We will bring the Teaching Fellows together on one of our campuses in late June for a two-day, intensive training experience. The training will include: 1) discussion of readings on best practices in peer observation; 2) practice observation of both live and video teaching demonstrations; 3) development and compilation of materials for use by the cohort and others, including rubrics and guidelines for conducting constructive observations and pre-/post-observation interviews. We also plan to invite a national expert on peer observation to present to and work with participants.

After the start of the 2022-23 academic year, the Teaching Fellows program directors will coordinate peer observation assignments within and between institutions. Teaching Fellows will each conduct/lead at least four peer observations/teaching workshops throughout the year.

Employing a nested learning community model, Teaching Fellows will support each others’ efforts on their home campus and across campuses. Program directors will meet periodically with each other, with individual cohorts (once per term), and with the entire Teaching Fellows cohort (once in the fall and once in the spring).

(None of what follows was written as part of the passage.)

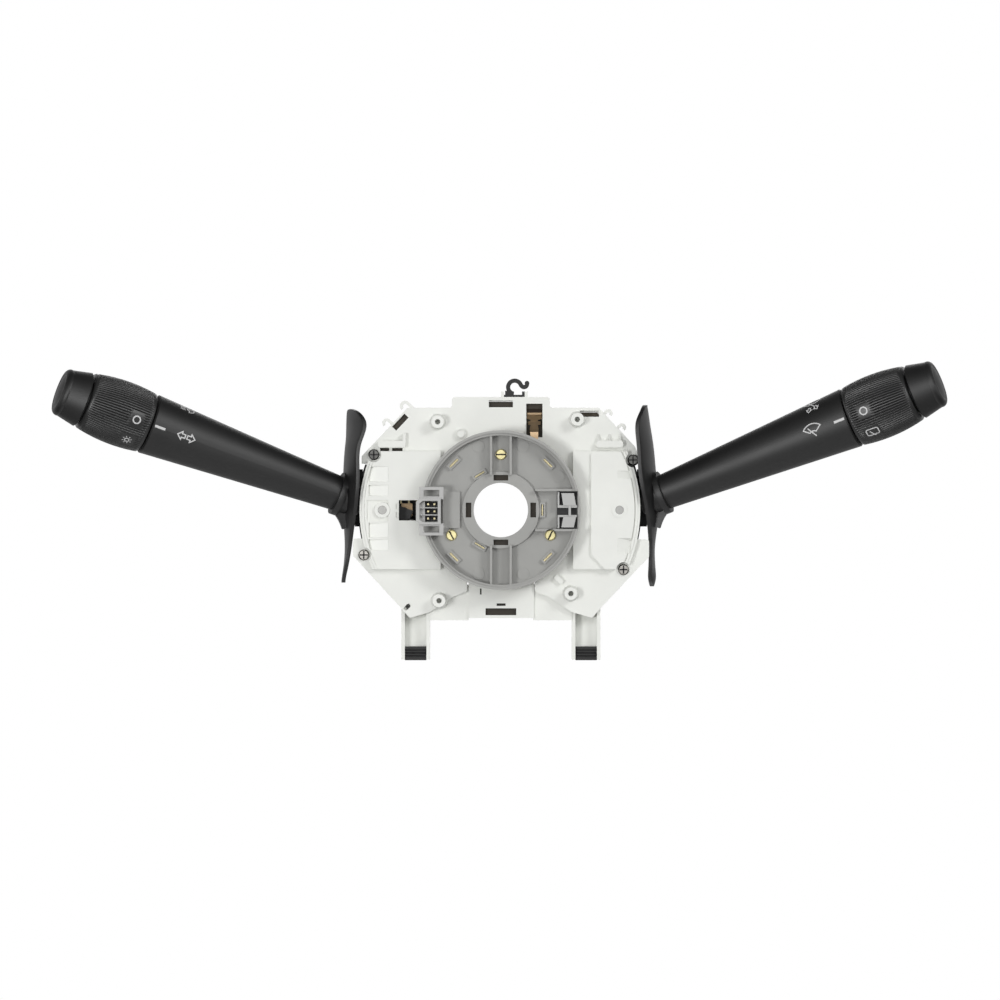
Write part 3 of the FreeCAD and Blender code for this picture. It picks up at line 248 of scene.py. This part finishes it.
# the centre and radius of the circle through three points
def circleThrough(a, b, c):
    ax, ay, bx, by, cx, cy = *a, *b, *c
    d = 2 * (ax * (by - cy) + bx * (cy - ay) + cx * (ay - by))
    ux = ((ax * ax + ay * ay) * (by - cy) + (bx * bx + by * by) * (cy - ay)
          + (cx * cx + cy * cy) * (ay - by)) / d
    uy = ((ax * ax + ay * ay) * (cx - bx) + (bx * bx + by * by) * (ax - cx)
          + (cx * cx + cy * cy) * (bx - ax)) / d
    return ux, uy, math.hypot(ax - ux, ay - uy)


crownTop = (stalk["ringStart"] + stalk["ringEnd"]) / 2 - stalk["crownShift"]
arcStation, arcHeight, arcRadius = circleThrough((crownStart, stalk["ringRoot"]),
                                                 (crownTop, stalk["ringCrown"]),
                                                 (crownEnd, stalk["ringTail"]))


def ringRadius(station):
    inside = min(max(station, crownStart), crownEnd)
    radius = arcHeight + math.sqrt(arcRadius ** 2 - (inside - arcStation) ** 2)
    return radius - stalk["lipSlope"] * abs(station - inside)


# finds a place that the photo shows, as mm along a stalk and mm across it, on its surface
def onStalk(photoPlace, radiusAt, rounds=8):
    along, across = photoPlace
    lean = math.radians(stalk["lean"])
    station = along
    for attempt in range(rounds):
        radius = radiusAt(station)
        angle = math.asin(max(-1.0, min(1.0, across / radius)))
        station = (along + radius * math.cos(angle) * math.sin(lean)) / math.cos(lean)
    return station, angle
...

After the program’s completion, we will distribute the resources developed by facilitators and Fellows across ACM institutions and beyond.

Dissemination Strategies

We plan to present our project’s outcomes at the annual meeting of the Professional and Organizational Development Network (POD), potentially in November 2023. We will also make our training workshop materials available to other CTL directors at ACM schools and across the country through the POD listserv. We could offer an ACM workshop based on the training materials from the summer workshop along with presentations by some of the Teaching Fellows and/or those who were observed. Finally, if deemed of interest, we could present to ACM deans about ways to strengthen peer observation at our institutions.

Resources & Materials

Building on preliminary work by Melissa Eblen-Zayas, we will develop shareable workshop materials which will include readings, rubrics, guiding questions, sample teaching videos, scenarios, and other resources designed to develop the Teaching Fellows’ skills at observing teaching, engaging the person being observed in productive conversation, and offering well-calibrated advice as needed. The workshop materials will also be available to other colleagues on our campuses who want to improve their practice of classroom observation.

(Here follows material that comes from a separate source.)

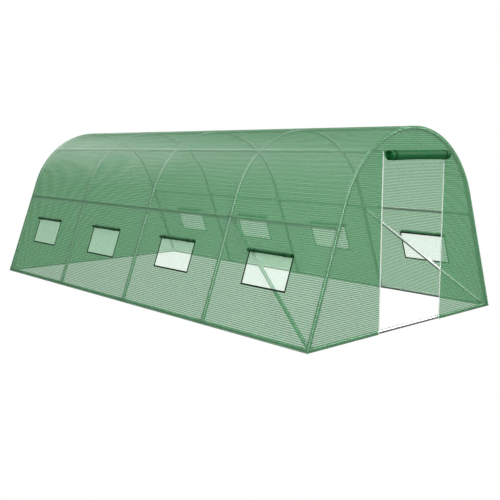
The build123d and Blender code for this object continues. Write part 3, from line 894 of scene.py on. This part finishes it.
# ------------------------------------------------------------------ rolled-up door
def build_door():
    pitch, r0 = 0.0036, 0.0022
    r1 = DR_R - 0.0004
    turns = (r1 - r0) / pitch
    T = np.linspace(0, turns * 2 * np.pi, int(turns * 44) + 1)
    A = np.linspace(-DR_HALF, DR_HALF, 61)
    ph = rng.uniform(0, 6.28, 8)
    yg = SY - END - 0.0012
    # the flap leaves the gable behind the roll, goes up over the top and round the front
    rows = [np.stack([A, np.full(61, y), np.full(61, z)], -1) for y, z in ((yg, DR_Z + 0.0420), (yg - 0.0008, DR_Z + 0.0330), (yg - 0.0026, DR_Z + 0.0250))]
    start = math.radians(23)
    for t in T:
        ang = start + t
        r = r1 - pitch * t / (2 * math.pi)
        tel = 0.0016 * math.sin(t / 6.283 * 1.9 + ph[3]) + 0.0009 * math.sin(t / 6.283 * 4.3 + ph[4]) - 0.0022
        k = min(1, t / 1.5)
        wob = 0.0006 * np.sin(7 * A + ph[0]) + 0.0004 * np.sin(19 * A + ph[1] + 0.6 * t) + 0.0005 * np.sin(2 * t + ph[2] + 4 * A)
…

After the training, the Teaching Fellows will meet three times during the 2022-23 academic year in a Learning Community to continue to deepen the conversation and to identify gaps in their training and areas where they need more support from the project team. Finally, the project team will develop a survey to evaluate the first year’s outcomes for both the Teaching Fellows and for the colleagues whom the Fellows observed.

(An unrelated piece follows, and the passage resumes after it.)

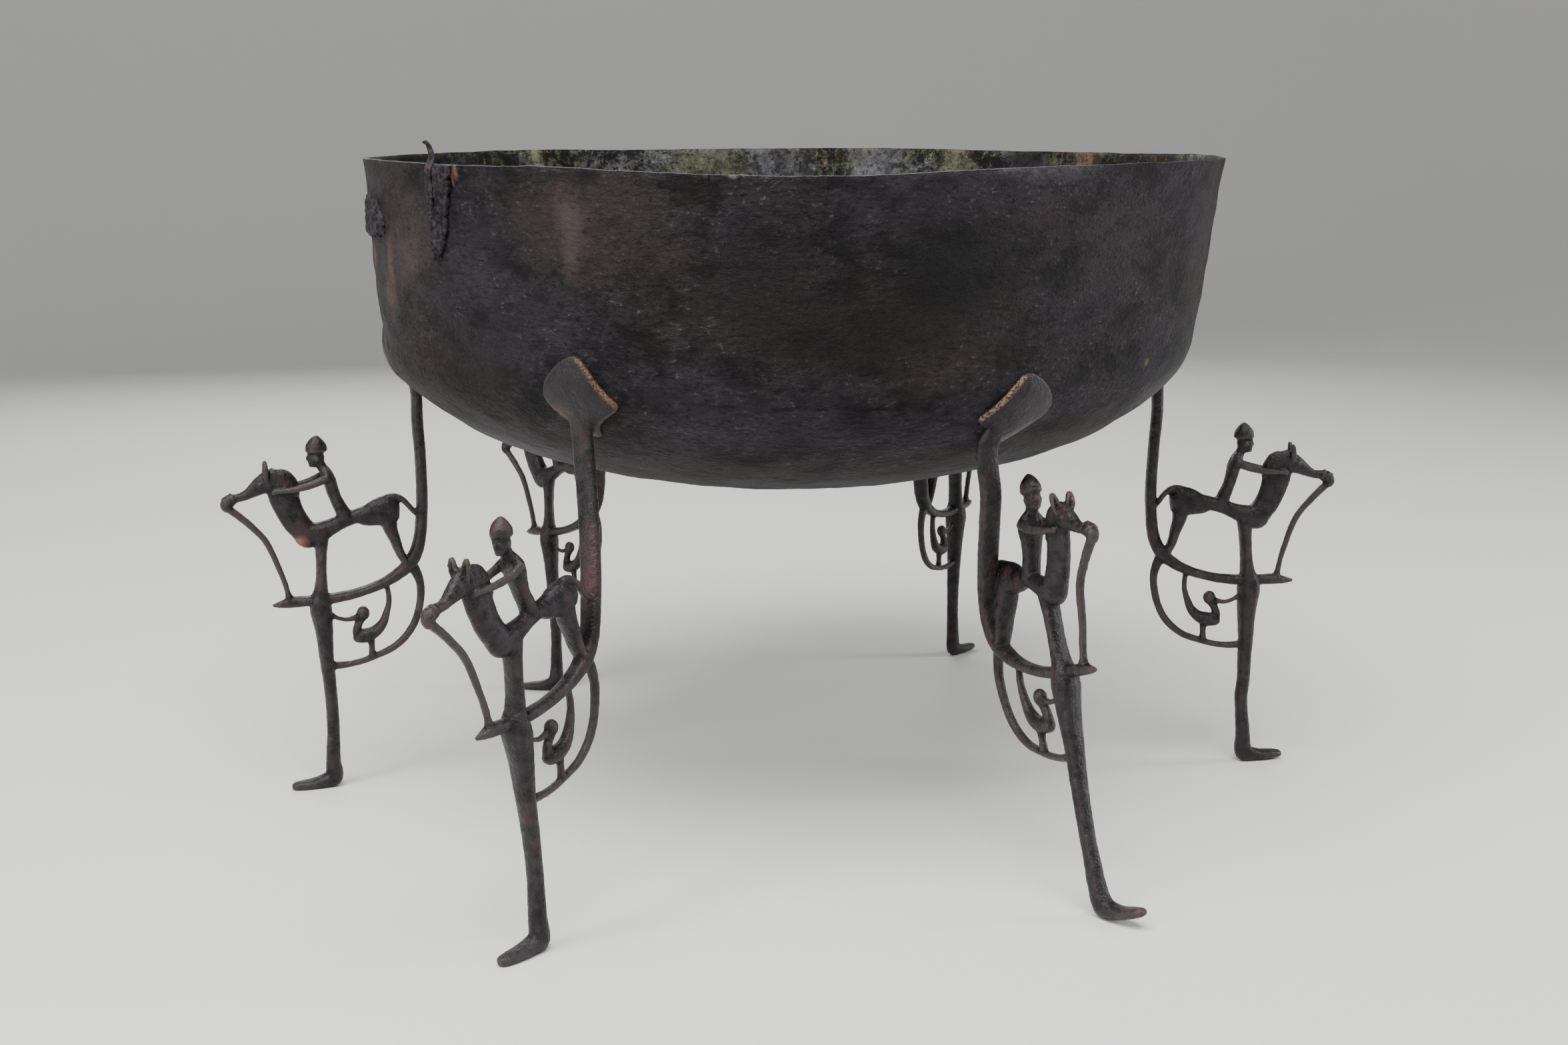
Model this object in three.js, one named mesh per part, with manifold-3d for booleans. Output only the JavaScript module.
// A large bronze basin on six cast legs. Each leg is one casting: a plate on the basin, a flat
// stem, a bar, a horse with its rider, a rein, a bird in a curved brace, a shank and a foot.
// Millimetres, +Z up, floor at z = 0. The legs are placed around the basin's axis, and the whole
// is moved sideways at the end so that the middle of its box is over the origin.
import * as THREE from 'three';
import { mergeVertices } from 'three/addons/utils/BufferGeometryUtils.js';
import Module from 'manifold-3d';

const wasm = await Module();
wasm.setup();

// Driving sizes of the basin
const RIM_RADIUS = 300;
const RIM_HEIGHT = 455;
const SHOULDER_RADIUS = 281;
const SHOULDER_HEIGHT = 335;
const BOTTOM_HEIGHT = 224;
const WALL = 2.5;
const REAR_RISE = 13;
const RIM_SHIFT = 4;
// Where the wall is fuller than a true circle: angle, half width of the place, millimetres outward
const FULL_SIDES = [[192, 60, 7.5], [350, 50, 2]];
const FULL_LEVELS = { start: [280, 318], end: [365, 455] };
// Where the rim's edge rises or sinks: angle, half width of the place, millimetres upward
const RIM_WAVES = [[205, 62, 4], [145, 45, 2.2], [272, 22, -2.6], [312, 32, 1.8], [37, 45, -2.4]];
const WAVE_START = 395;
const TURNS = 36;
const WALL_RINGS = 2;
const BOTTOM_RINGS = 6;
const TOUCH_GAP = 0.35;

const deg = THREE.MathUtils.degToRad;
const lerp = THREE.MathUtils.lerp;
const smoothstep = THREE.MathUtils.smoothstep;
const vec = (x, y, z) => new THREE.Vector3(x, y, z);

// Basin surface: a gently tapered wall over a quarter ellipse
function profile(along) {
  // along runs from 0 at the middle of the bottom to 1 at the shoulder and 2 at the rim
  if (along <= 1) {
    const angle = along * Math.PI / 2;
    return [SHOULDER_RADIUS * Math.sin(angle),
      SHOULDER_HEIGHT - (SHOULDER_HEIGHT - BOTTOM_HEIGHT) * Math.cos(angle)];
  }
  return [lerp(SHOULDER_RADIUS, RIM_RADIUS, along - 1), lerp(SHOULDER_HEIGHT, RIM_HEIGHT, along - 1)];
}

function profileNormal(along) {
  const step = 0.001;
  const [r0, z0] = profile(Math.max(along - step, 0));
  const [r1, z1] = profile(Math.min(along + step, 2));
  const length = Math.hypot(r1 - r0, z1 - z0);
  return [(z1 - z0) / length, -(r1 - r0) / length];
}

// The sum of soft swellings round the basin at an angle in radians
function swelling(places, angle) {
  let sum = 0;
  for (const [centre, halfWidth, size] of places) {
    const away = Math.abs(THREE.MathUtils.euclideanModulo(angle / deg(1) - centre + 180, 360) - 180);
    if (away < halfWidth) sum += size * Math.cos(away / halfWidth * Math.PI / 2) ** 2;
  }
  return sum;
}

// The hammered sheet isn't true: it stands a little higher at the rear, its rim sits a little to the
// right and waves up and down, and its lower wall is fuller at the left
function unevenBasin(angle, radius, height) {
  const share = (height - BOTTOM_HEIGHT) / (RIM_HEIGHT - BOTTOM_HEIGHT);
  const full = smoothstep(height, ...FULL_LEVELS.start) * (1 - smoothstep(height, ...FULL_LEVELS.end));
  const reach = radius + full * swelling(FULL_SIDES, angle);
  const y = reach * Math.sin(angle);
  const wave = smoothstep(height, WAVE_START, RIM_HEIGHT) * swelling(RIM_WAVES, angle);
  return vec(reach * Math.cos(angle) + RIM_SHIFT * share, y,
    height + REAR_RISE * share * y / RIM_RADIUS + wave);
}

// A point on the basin's outer surface, or a distance out from it
function onBasin(angle, along, out = 0) {
  const [r, z] = profile(along);
  const [nr, nz] = profileNormal(along);
  return unevenBasin(angle, r + nr * out, z + nz * out);
}

// The profile parameter at a length measured up the surface from its bottom middle
const ARC_STEPS = 400;
const arcTable = [0];
for (let i = 1; i <= ARC_STEPS; i++) {
  const [r0, z0] = profile(2 * (i - 1) / ARC_STEPS);
  const [r1, z1] = profile(2 * i / ARC_STEPS);
  arcTable.push(arcTable[i - 1] + Math.hypot(r1 - r0, z1 - z0));
}
function alongAtArc(arc) {
  let i = 1;
  while (i < ARC_STEPS && arcTable[i] < arc) i++;
  return 2 * (i - 1 + (arc - arcTable[i - 1]) / (arcTable[i] - arcTable[i - 1])) / ARC_STEPS;
}
function arcAtHeight(height) {
  let i = 1;
  while (profile(2 * i / ARC_STEPS)[1] < height) i++;
  return arcTable[i];
}

// Solids
function toSolid(geometry) {
  const clean = geometry.clone();
  clean.deleteAttribute('normal');
  clean.deleteAttribute('uv');
  const merged = mergeVertices(clean, 1e-4);
  const build = (indices) => new wasm.Manifold(new wasm.Mesh({
    numProp: 3,
    vertProperties: new Float32Array(merged.attributes.position.array),
    triVerts: new Uint32Array(indices),
  }));
  const indices = Array.from(merged.index.array);
  const solid = build(indices);
  return solid.volume() > 0 ? solid : build(indices.reverse());
}

function toGeometry(solid) {
  const mesh = solid.getMesh();
  const geometry = new THREE.BufferGeometry();
  geometry.setAttribute('position', new THREE.BufferAttribute(Float32Array.from(mesh.vertProperties), 3));
  geometry.setIndex(Array.from(mesh.triVerts));
  geometry.computeVertexNormals();
  return geometry;
}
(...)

Further outcomes include presentations at our campus’s new faculty orientations and CTLs to engage the larger community in discussion about the need for better training and faculty development around the peer observation of teaching. Ultimately we hope this work will result in healthier cultures of peer observation at our institutions.

Outcomes and Significance

Our institutions take immense pride in the excellence of our teachers and excellent teaching depends in part on formative peer observation. But like good teaching, good observation involves training, reflection, and practice. Pooling our time and resources will not only streamline the institutional costs for each of our campuses, it will also help to magnify the effectiveness of the train-the-trainer model. One well-trained faculty fellow will be poised to serve the needs of three campus communities, significantly expanding the services that each of our individual centers can provide.

The train-the-trainer model has built-in scalability that has potentially profound implications for the larger ACM and other liberal arts colleges. If the 2022-2023 pilot year shows promise, it will provide an important proof-of-concept that could assist in subsequent internally-funded, or grant-funded peer observation training to serve the full ACM, including those colleges without dedicated Centers for Teaching and Learning.